Basically, General Zod and his
crew, who were banished from Krypton shortly before the planet’s demise, have
survived and now want to restore their society by moving what remains of its
populace to Earth; of course, in order to do this, they apparently have to wipe
out humanity for vague reasons that seemed to relate to a supremacist view of
evolution. With such a cartoonish, generic antagonist to bounce off of, perhaps
it’s no surprise that Superman never grows beyond a two-dimensional shadow of a
character. Not helping matters is Henry Cavill, the largely unknown British
actor chosen to take on the cape previously worn by George Reeves, Christopher
Reeve and, most recently, Brandon Routh. With a shock of dark hair, his angular
chin and insanely well-sculpted body, he certainly looks the part, but that’s
the thing: he doesn’t do much else besides stand around and look heroic. He’s
unable to breathe any new life or nuance into the role.

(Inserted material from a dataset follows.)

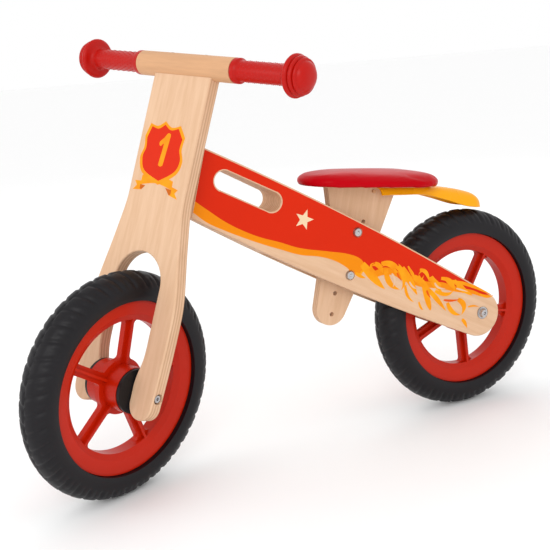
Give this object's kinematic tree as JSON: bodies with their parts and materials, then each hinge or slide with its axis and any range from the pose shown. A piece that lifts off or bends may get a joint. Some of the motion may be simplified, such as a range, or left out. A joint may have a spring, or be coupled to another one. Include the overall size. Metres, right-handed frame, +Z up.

The rest of the cast doesn’t
fare that much better. Unable to overcome the underdeveloped material, Amy
Adams turns in a rare lackluster performance as Lois Lane, though she does get
one of the film’s more rousing moments when she escapes Zod’s ship with the aid
of a computerized hologram of Jor-El. Despite the presence of some big names,
including Laurence Fishburne as Lois’s boss Perry White and Kevin Costner and
Diane Lane as Clark’s adoptive parents, the only person who makes a memorable
impression is Antje Traue, the East Germany-born actress who portrays Zod’s
right-hand woman Faora-Ul. Rocking a punk-chic black haircut and a sweet suit
of armor, she oozes cold-hearted swagger while gazing at the world around her
with an expression of bored condescension, as if to let her opponents know
exactly how little they matter to her right before she kills them. She steals
the movie without ever seeming to try and brings a roguish wink of fun to an
otherwise self-serious affair.
As disappointing and forgettable
as the ensemble cast is, what keeps Man
of Steel frustratingly grounded is that, for a major blockbuster about a
character meant to embody hope and nobility, the whole thing is awfully
joyless. Because the characters are never fleshed out in any meaningful way and
David S. Goyer’s script fails to demonstrate how they have been affected by the
story’s events, it’s difficult to get fully invested in anything happening
onscreen after those initial fifteen minutes. Not even a characteristically epic
score from Hans Zimmer that’s reminiscent of his previous work alongside
producer Christopher Nolan can get the pulse racing or make the interminable
action set pieces feel like anything more than a whole lot of CGI flashes and
punching. While he stops short of indulging in the ridiculously over-the-top
stylizations that characterized 300
and Sucker Punch, Zack Snyder shows
that he still hasn’t learned how to make an action scene exciting, or at least
not headache-inducing. He aims to do for Superman what Nolan did for Batman but
doesn’t seem to realize that Nolan wasn’t successful simply because he went
dark, but rather because he went dark with
a purpose. The Dark Knight trilogy
explored timely themes and questions in ways that superhero movies had never
done before without abandoning the spirit of its source material or the genre.